• **REQUIREMENT**
Print the lines beginning with the one that contains "at_body() sponge_slice(0, pad_thick);" and ending with the one that contains "obj.data.transform(world)", exactly, both included, and no other lines.

• **DATA FOR PROCESSING**
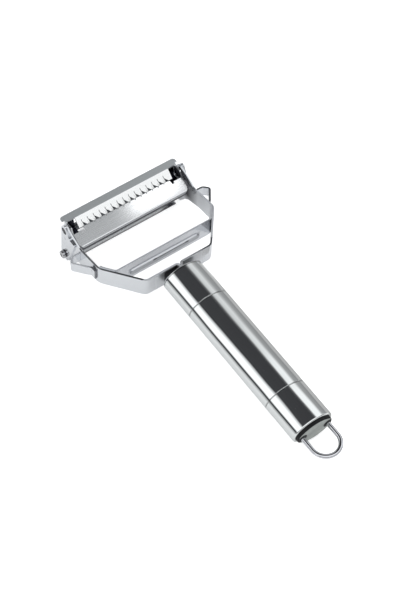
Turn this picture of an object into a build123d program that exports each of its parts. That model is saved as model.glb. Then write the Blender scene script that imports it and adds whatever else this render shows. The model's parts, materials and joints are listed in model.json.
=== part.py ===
from build123d import *
import math
import os

# Julienne peeler. Millimetres, +Z up, +Y towards the head, +X towards the right arm.
# Origin: on the handle's long axis, where the rounding of its front rim begins.

# Shared allowances
cut_overrun = 2.0
running_clearance = 0.05

# Handle: an oval drawn tube with turned-in rims and two engraved rings
handle_half_width = 10.5
handle_half_height = 7.3
oval_end_share = 0.77
handle_length = 96.5
tube_wall = 1.0
rim_lip = 0.3
rim_length = 1.4
rim_front = 0.9
rim_outer_round = 0.85
rim_inner_round = 0.35
ring_inset = 19.8
ring_width = 0.6
ring_depth = 0.35

# Front plug of the handle, holding the two tangs
plug_recess = 2.7
tang_stub = 1.8

# Rear cap of the handle and the wire hanging loop
cap_depth = 6.5
cap_proud = 1.6
cap_edge = 0.3
wire_radius = 1.1
loop_half_width = 6.8
loop_straight = 8.4
loop_leg_inside = 9.0

# Frame strips: one bent strip for each side, mirrored
strip = 1.0
tang_length = 18.5
tang_shoulder_y = 1.0
tang_top = 4.8
tang_bottom = 4.5
tang_bend = 1.3
front_y = 3.05
front_half_width = 18.2
front_bend = 3.5
frame_top = 5.8
frame_bottom = 5.1
shoulder_y = 20.8
shoulder_bend = 5.5
shoulder_top_drop = 0.2
arm_slope = 10.6
arm_dip_y = 36.0
arm_dip_round = 4.0

# Pivot places of the two swinging units, in the Y Z plane
upper_pivot_y = 48.0
upper_pivot_z = 4.6
lower_pivot_y = 48.5
lower_pivot_z = -13.4

# Head lobes of the strips, as steps in Y and Z from the pivots
arm_crown = (0.1, 3.5)
arm_crown_round = 1.6
arm_brow = (2.6, 1.5)
arm_brow_round = 1.2
arm_heel = (2.7, -0.6)
arm_heel_round = 2.2
arm_tip = (0.3, -3.9)
arm_tip_round = 1.4
arm_toe = (-2.6, -3.4)
arm_toe_round = 1.2
arm_flare = (-5.9, 1.5)
arm_flare_round = 5.0
arm_flank = (-8.8, 3.9)
arm_flank_round = 5.0
arm_belly = (-17.0, 6.8)
arm_belly_round = 6.0

# End plates on the outer faces of the arms
plate = 0.9
plate_step = (-9.2, -2.3)
plate_step_round = 0.8
plate_shelf = (-4.2, -2.2)
plate_shelf_round = 1.2
plate_crown = (-0.9, 5.2)
plate_crown_round = 1.2
plate_brow = (2.4, 1.4)
plate_brow_round = 1.6
plate_heel = (2.8, -0.4)
plate_heel_round = 2.0
plate_tip = (0.2, -3.4)
plate_tip_round = 1.2
plate_toe = (-2.5, -3.1)
plate_toe_round = 1.2
plate_flank = (-6.8, -8.6)
plate_flank_round = 3.0
plate_neck = (-7.5, -5.5)
plate_neck_round = 2.0
plate_hole_radius = 1.85
spot_radius = 0.8
spot_depth = 0.15
spot_step = (-0.7, -4.6)

# Pivot rivets
pin_radius = 1.2
pin_inner_gap = 0.7
upper_head_radius = 1.6
upper_head_height = 0.7
lower_head_radius = 2.0
lower_head_height = 1.8
rivet_edge = 0.3

# Crossbar between the slanted sides
bar = 0.9
bar_y = 15.0
bar_top = 5.9
bar_bottom = 5.2
bar_bend = 1.8
bar_tab_end_y = 21.8
bead_half_length = 19.6
bead_height = 4.0
bead_proud = 0.8
bead_drop = 0.8
bead_slope = 32.0

# Eye loops on the outer faces of the arms: points of the strip's middle line,
# as X from the arm's outer face and Y from the shoulder
eye_strip = 1.0
eye_height = 5.9
eye_top = 3.0
eye_slope = 8.5
eye_foot_start = 1.4
eye_foot_end = 4.6
eye_rise_out = 1.9
eye_rise_y = 6.1
eye_peak_out = 6.6
eye_peak_y = 12.6
eye_back_out = 4.2
eye_back_y = 15.3
eye_end_y = 15.6
eye_foot_round = 1.4
eye_rise_round = 2.2
eye_peak_round = 1.5
eye_back_round = 1.8

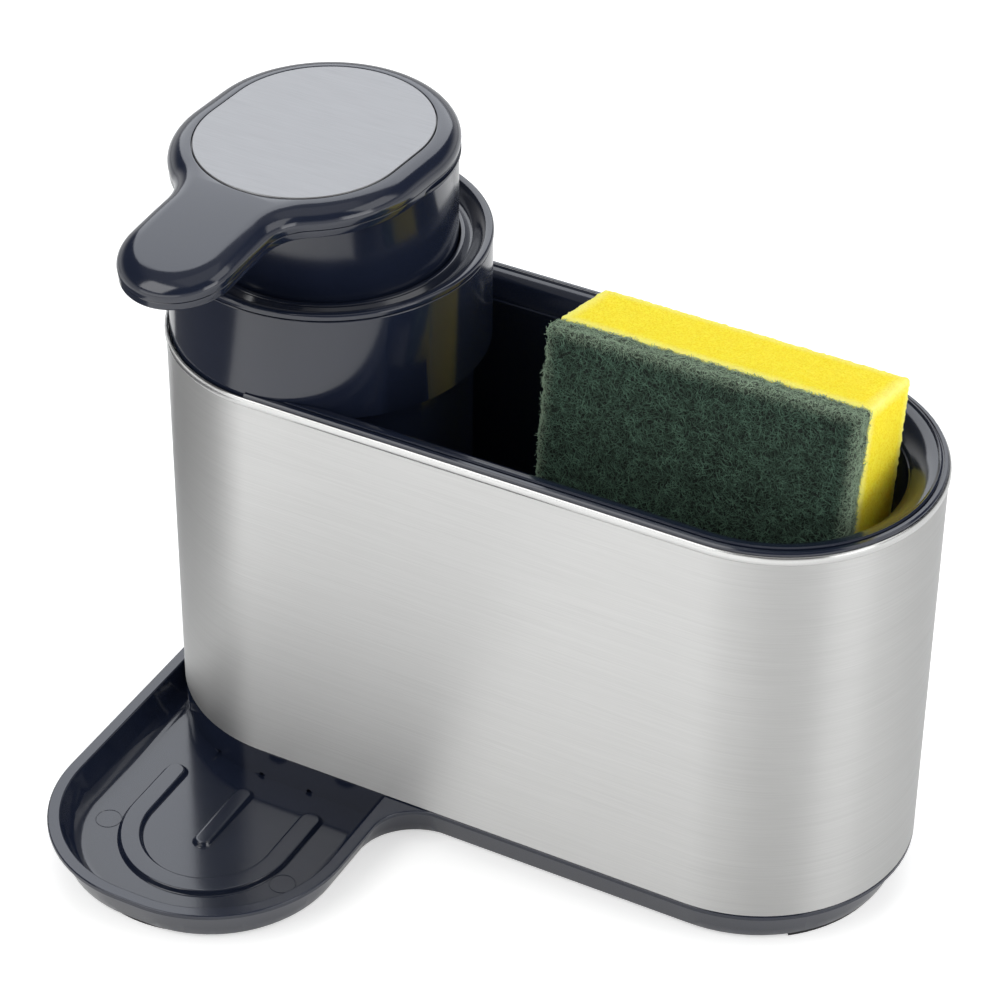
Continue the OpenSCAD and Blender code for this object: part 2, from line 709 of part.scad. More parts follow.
module dip_tube() color("#f0efe8") at_bottle() translate([0, 0, tube_bottom]) difference() {
    cylinder(r = tube_r, h = tube_top - tube_bottom);
    translate([0, 0, -over]) cylinder(r = tube_r - tube_wall, h = tube_top - tube_bottom + 2 * over);
}

module inlet_ball() color("#b9bcc0") at_bottle() translate([0, 0, inlet_seat + inlet_rise])
    sphere(r = inlet_ball_r);

// A coil spring, as one tube swept along its helix
function helix_ring(i, steps, turns, r, length, sides) =
    let (t = i / steps, a = 360 * turns * t, lean = atan(length / turns / (2 * PI * r)),
        centre = [r * cos(a), r * sin(a), wire_r + (length - 2 * wire_r) * t],
        out = [cos(a), sin(a), 0], side = [sin(a) * sin(lean), -cos(a) * sin(lean), cos(lean)])
    [for (k = [0 : sides - 1]) let (b = 360 * k / sides)
        centre + wire_r * (cos(b) * out + sin(b) * side)];

module return_spring() color("#b9bcc0") at_bottle() translate([0, 0, cage_top]) {
    sides = 6;
    steps = spring_curls * 8;
    rings = [for (i = [0 : steps]) helix_ring(i, steps, spring_curls, spring_r, spring_length, sides)];
    points = [for (ring = rings) for (p = ring) p];
    last = steps * sides;
    walls = [for (i = [0 : steps - 1], k = [0 : sides - 1])
        let (a = i * sides + k, b = i * sides + (k + 1) % sides)
        for (f = [[a, a + sides, b], [b, a + sides, b + sides]]) f];
    echo(str("Least gap between the spring's curls: ",
        (spring_length - 2 * wire_r) / spring_curls - 2 * wire_r));
    polyhedron(points, concat(walls, [[for (k = [0 : sides - 1]) k],
        [for (k = [sides - 1 : -1 : 0]) last + k]]));
}

// A double-lipped piston that slides in the housing's bore
module piston() color("#f0efe8") at_bottle() {
    lip = piston_height / 4;
    waist = bore_r - run_gap - lip / 2;
    bore = stem_r + run_gap / 2;
    rotate_extrude() polygon([
        [bore, piston_bottom], [bore_r - run_gap, piston_bottom], [bore_r - run_gap, piston_bottom + lip],
        [waist, piston_bottom + 1.5 * lip], [waist, piston_top - 1.5 * lip],
        [bore_r - run_gap, piston_top - lip], [bore_r - run_gap, piston_top], [bore, piston_top]]);
}

module stem() color("#f0efe8") at_bottle() rotate_extrude() polygon([
    [stem_bore_r, stem_bottom], [stem_r, stem_bottom], [stem_r, stem_top], [chamber_r, stem_top],
    [chamber_r, outlet_seat + chamber_r - stem_bore_r], [stem_bore_r, outlet_seat]]);

module outlet_ball() color("#b9bcc0") at_bottle() translate([0, 0, outlet_seat + outlet_rise])
    sphere(r = outlet_ball_r);

// Head outline, its right half from the back to the spout's tip, moved inwards by inset
neck_x = spout_half + neck_fillet;
neck_y = -head_shift - head_straight - sqrt(pow(head_r + neck_fillet, 2) - pow(neck_x, 2));
neck_angle = atan2(neck_y + head_shift + head_straight, neck_x);
arc_steps = 10;
function head_half(inset) = concat(
    arc(0, head_straight - head_shift, head_r - inset, 90, 0, arc_steps),
    arc(0, -head_straight - head_shift, head_r - inset, 0, neck_angle, arc_steps),
    arc(neck_x, neck_y, neck_fillet + inset, neck_angle + 180, 180, arc_steps, 1),
    arc(0, -spout_reach, spout_half - inset, 0, -90, arc_steps));
// How far the head has drooped at y, where its tip droops by that much in all
function droop(y, tip) = -tip
    * pow(max(0, -y - droop_start) / (spout_end - droop_start), 1.5);
// A closed ring of that outline at height z, drooping with the spout
function head_ring(inset, z, tip) = let (h = head_half(inset), n = len(h))
    concat([for (p = h) [p[0], p[1], z + droop(p[1], tip)]],
        [for (i = [n - 2 : -1 : 1]) [-h[i][0], h[i][1], z + droop(h[i][1], tip)]]);

// Faces between two rings of n points, and over a ring, as rungs from one side to the other
function band(a, b, n) = [for (i = [0 : n - 1]) let (j = (i + 1) % n)
    for (f = [[a + i, a + j, b + i], [a + j, b + j, b + i]]) f];
function rungs(a, n) = let (half = n / 2) concat([[a, a + 1, a + n - 1]],
    [for (i = [1 : half - 2]) for (f = [[a + i, a + i + 1, a + n - i],
        [a + i + 1, a + n - i - 1, a + n - i]]) f],
    [[a + half - 1, a + half, a + half + 1]]);
function flipped(faces) = [for (f = faces) [f[2], f[1], f[0]]];

// Rings from the foot to the top, closed over both ends
module head_solid(rings) {
    n = len(rings[0]);
    last = (len(rings) - 1) * n;
    polyhedron([for (ring = rings) for (p = ring) p], concat(
        [for (k = [0 : len(rings) - 2]) for (f = band(k * n, (k + 1) * n, n)) f],
        flipped(rungs(0, n)), rungs(last, n)));
}

module disc_shape(r, h) {
    linear_extrude(h) {
        for (s = [-1, 1]) translate([0, s * head_straight - head_shift]) circle(r = r);
        translate([-r, -head_straight - head_shift]) square([2 * r, 2 * head_straight]);
    }
}

// The lower shell closes the head from below and carries the skirt and the stem's socket
module head_base() color("#2b303b") at_head() difference() {
    union() {
        head_solid([head_ring(parting_gap * 4, lower_bottom, spout_droop),
            head_ring(parting_gap * 2, lower_bottom + lower_height / 4, spout_droop),
            head_ring(parting_gap * 2, parting - parting_gap, spout_droop)]);
        translate([0, 0, skirt_bottom]) difference() {
            cylinder(r = skirt_r, h = skirt_length + lower_height / 2);
            translate([0, 0, -over]) cylinder(r = skirt_r - skirt_wall, h = skirt_length + over);
        }
        translate([0, 0, lower_bottom - boss_depth])
            cylinder(r = boss_r, h = boss_depth + lower_height / 2);
    }
    translate([0, 0, lower_bottom - boss_depth - over])
        cylinder(r = stem_r + run_gap, h = boss_depth + over + lower_height - boss_roof);
    translate([0, 0, lower_bottom - over])
        cylinder(r = channel_bore_r, h = lower_height + 2 * over);
    translate([0, -spout_reach, lower_bottom - spout_droop - over])
        cylinder(r = nozzle_r + nozzle_play, h = lower_height + spout_droop + over);
}

// The upper cover is a shell with a broad round edge and a bed for the steel disc
module head_cover() color("#2b303b") at_head() {
    steps = 6;
    difference() {
        head_solid(concat([head_ring(parting_gap, parting, spout_droop)],
            [for (i = [0 : steps]) let (a = 90 * i / steps)
                head_ring(edge_round * (1 - cos(a)),
                    parting + edge_stand + (cover_height - edge_stand) * sin(a),
                    spout_droop + tip_thin * sin(a))]));
        head_solid([head_ring(cover_wall, parting - over, spout_droop),
            head_ring(cover_wall, parting + edge_stand, spout_droop),
            head_ring(cover_wall + edge_round / 2, parting + cover_height - cover_wall,
                spout_droop + tip_thin)]);
        translate([0, 0, parting + cover_height - disc_thick - disc_bed])
            disc_shape(disc_r + disc_gap, disc_thick + disc_bed + over);
    }
}

module steel_disc() color("#c9cbcc") at_head()
    translate([0, 0, parting + cover_height - disc_thick + disc_proud])
        disc_shape(disc_r, disc_thick);

// The soap's way through the head: a socket over the stem, a level tube and a drooping one
channel_mid = parting - parting_gap + channel_clear + channel_r;
channel_stop = spout_reach - nozzle_grip;
function channel_point(d) = [0, -d, channel_mid + droop(-d, spout_droop)];

// The two tubes stop short of their bend, where a ball a little wider than they are joins them
module channel_run(r) {
    bend = channel_point(droop_start);
    stop = channel_point(channel_stop);
    back = r * bend_back_share;
    translate([0, 0, channel_mid]) rotate([90, 0, 0]) cylinder(r = r, h = droop_start - back);
    translate(bend) sphere(r = r * bend_ball_share);
    translate(bend) rotate([90 + atan2(bend[2] - stop[2], bend[1] - stop[1]), 0, 0])
        translate([0, 0, back]) cylinder(r = r, h = norm(stop - bend) - back);
}

module outlet_channel() color("#e4e5e2") at_head() difference() {
    union() {
        translate([0, 0, parting - parting_gap])
            cylinder(r = channel_boss_r, h = 2 * channel_r + channel_clear * 1.4);
        channel_run(channel_r);
    }
    translate([0, 0, parting - parting_gap - over])
        cylinder(r = channel_bore_r * bend_ball_share, h = channel_clear + channel_r + over);
    channel_run(channel_bore_r);
}

module spout_nozzle() color("#2b303b") at_head() {
    tube_end = channel_point(spout_reach);
    foot = lower_bottom + droop(-spout_reach, spout_droop) - nozzle_drop;
    translate([0, -spout_reach, foot]) difference() {
        cylinder(r = nozzle_r, h = tube_end[2] + channel_r - nozzle_top_drop - foot);
        translate([0, 0, -over]) cylinder(r = nozzle_bore_r, h = tube_end[2] - foot + over);
        translate([0, nozzle_grip - nozzle_play, channel_point(channel_stop)[2] - foot])
            rotate([-90, 0, 0]) cylinder(r = channel_r + channel_play, h = nozzle_r);
        translate([0, 0, tube_end[2] - foot]) rotate([-90, 0, 0])
            cylinder(r = channel_bore_r, h = nozzle_r);
    }
}

// A slice of the sponge's thickness, from a to b behind the front face, leaning to the back
function sponge_foot(d) = [sponge_front
    + d * (cos(sponge_slope) + sin(sponge_slope) * tan(sponge_lean)), sponge_bottom];
function sponge_head(d) = [sponge_front + d * cos(sponge_slope) + sponge_height * tan(sponge_lean),
    sponge_bottom + sponge_height - d * sin(sponge_slope)];

module sponge_slice(a, b) difference() {
    translate([sponge_start, 0, 0]) rotate([90, 0, 90]) linear_extrude(sponge_length)
        polygon([sponge_foot(a), sponge_foot(b), sponge_head(b), sponge_head(a)]);
    difference() {
        translate([straight, -end_r, sponge_bottom - over])
            cube([end_r, 2 * end_r, rim_foot - sponge_bottom + 2 * over]);
        translate([straight, 0, sponge_bottom - 2 * over])
            cylinder(r = well_half - fit_gap, h = rim_foot - sponge_bottom + 4 * over);
    }
}

module sponge_foam() color("#f2e441") at_body() sponge_slice(pad_thick, sponge_thick);

module scouring_pad() color("#2f4f43") at_body() sponge_slice(0, pad_thick);

drip_tray_base();
rubber_feet();
base_screws();
steel_sleeve();
liner();
bottle();
refill_cap();
cap_seal();
pump_housing();
housing_gasket();
housing_nut();
stem_guide();
dip_tube();
inlet_ball();
return_spring();
piston();
stem();
outlet_ball();
head_base();
head_cover();
steel_disc();
outlet_channel();
spout_nozzle();
sponge_foam();
scouring_pad();
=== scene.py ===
# %% [markdown]
# # Dressing a soap pump caddy
# The caddy is a round-ended sleeve of brushed stainless sheet on a dark moulded base with a drip
# tray. A soap bottle with a palm-sized press pump stands in its left end, and a two-layer sponge
# in its right end. Its solids come from the measured frame, which stays as it is. This lesson
# gives each solid its real finish, and replaces a solid only where the real piece is softer or
# smoother.

# %% Load the measured frame
import json
import math

import bmesh
import bpy
import numpy as np
from mathutils import Matrix, Vector, noise
from mathutils.geometry import tessellate_polygon

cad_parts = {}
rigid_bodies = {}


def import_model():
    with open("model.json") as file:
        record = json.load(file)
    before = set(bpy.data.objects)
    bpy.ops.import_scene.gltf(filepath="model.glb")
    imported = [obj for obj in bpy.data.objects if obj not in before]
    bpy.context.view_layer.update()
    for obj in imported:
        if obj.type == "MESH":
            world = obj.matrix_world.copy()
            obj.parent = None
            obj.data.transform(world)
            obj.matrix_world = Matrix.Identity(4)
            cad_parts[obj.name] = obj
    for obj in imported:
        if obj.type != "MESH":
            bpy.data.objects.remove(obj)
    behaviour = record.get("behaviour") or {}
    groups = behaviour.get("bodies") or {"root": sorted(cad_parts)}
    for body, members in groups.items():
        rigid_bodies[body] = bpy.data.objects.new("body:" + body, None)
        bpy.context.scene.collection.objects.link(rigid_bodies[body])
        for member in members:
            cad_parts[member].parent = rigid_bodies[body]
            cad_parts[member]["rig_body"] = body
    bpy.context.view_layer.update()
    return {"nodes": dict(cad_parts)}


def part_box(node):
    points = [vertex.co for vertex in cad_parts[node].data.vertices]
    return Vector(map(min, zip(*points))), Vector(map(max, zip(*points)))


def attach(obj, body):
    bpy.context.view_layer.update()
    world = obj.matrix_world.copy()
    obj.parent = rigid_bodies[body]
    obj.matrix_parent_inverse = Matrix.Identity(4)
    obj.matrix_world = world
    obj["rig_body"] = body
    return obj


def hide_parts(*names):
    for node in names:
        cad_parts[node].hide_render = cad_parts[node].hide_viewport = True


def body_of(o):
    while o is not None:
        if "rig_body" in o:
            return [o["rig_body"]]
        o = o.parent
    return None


for leftover in list(bpy.data.objects):
    bpy.data.objects.remove(leftover)
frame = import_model()

# %% [markdown]
# ## Sizes and small helpers
# All sizes below are in millimetres, as on a drawing, and one factor turns them to metres. The
# pump's axis runs through the centre of the body's left round end. The body's long middle line is
# set back from the frame's origin, because the drip tray stands out in front of it.

# %% Sizes that several pieces share
MM = 0.001
END_R = 46.0
STRAIGHT = 68.0
BODY_Y = 35.75
PUMP_AXIS = np.array([-STRAIGHT, BODY_Y])
HEAD_TURN = math.radians(-4)
print(f"the body is {2 * (STRAIGHT + END_R):.0f} mm long and {2 * END_R:.0f} mm deep")


# %% One function for colours, one for nodes
def linear(code):
    """An sRGB hex colour such as 2B303B as the linear colour that a shader takes."""
    parts = [int(code[i:i + 2], 16) / 255 for i in (0, 2, 4)]
    return (*(c / 12.92 if c <= 0.04045 else ((c + 0.055) / 1.055) ** 2.4 for c in parts), 1.0)


def add(tree, kind, settings=None, inputs=None):
    """Adds a node, sets its own settings, and fills its inputs with values or links.
    A node that is given as an input stands for its first output."""
    made = tree.nodes.new(kind)
    for key, value in (settings or {}).items():
        setattr(made, key, value)
    for key, value in (inputs or {}).items():
        if isinstance(value, bpy.types.Node):
            value = value.outputs[0]
        if isinstance(value, bpy.types.NodeSocket):
            tree.links.new(value, made.inputs[key])
        else:
            made.inputs[key].default_value = value
    return made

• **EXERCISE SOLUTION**
module scouring_pad() color("#2f4f43") at_body() sponge_slice(0, pad_thick);

drip_tray_base();
rubber_feet();
base_screws();
steel_sleeve();
liner();
bottle();
refill_cap();
cap_seal();
pump_housing();
housing_gasket();
housing_nut();
stem_guide();
dip_tube();
inlet_ball();
return_spring();
piston();
stem();
outlet_ball();
head_base();
head_cover();
steel_disc();
outlet_channel();
spout_nozzle();
sponge_foam();
scouring_pad();
=== scene.py ===
# %% [markdown]
# # Dressing a soap pump caddy
# The caddy is a round-ended sleeve of brushed stainless sheet on a dark moulded base with a drip
# tray. A soap bottle with a palm-sized press pump stands in its left end, and a two-layer sponge
# in its right end. Its solids come from the measured frame, which stays as it is. This lesson
# gives each solid its real finish, and replaces a solid only where the real piece is softer or
# smoother.

# %% Load the measured frame
import json
import math

import bmesh
import bpy
import numpy as np
from mathutils import Matrix, Vector, noise
from mathutils.geometry import tessellate_polygon

cad_parts = {}
rigid_bodies = {}


def import_model():
    with open("model.json") as file:
        record = json.load(file)
    before = set(bpy.data.objects)
    bpy.ops.import_scene.gltf(filepath="model.glb")
    imported = [obj for obj in bpy.data.objects if obj not in before]
    bpy.context.view_layer.update()
    for obj in imported:
        if obj.type == "MESH":
            world = obj.matrix_world.copy()
            obj.parent = None
            obj.data.transform(world)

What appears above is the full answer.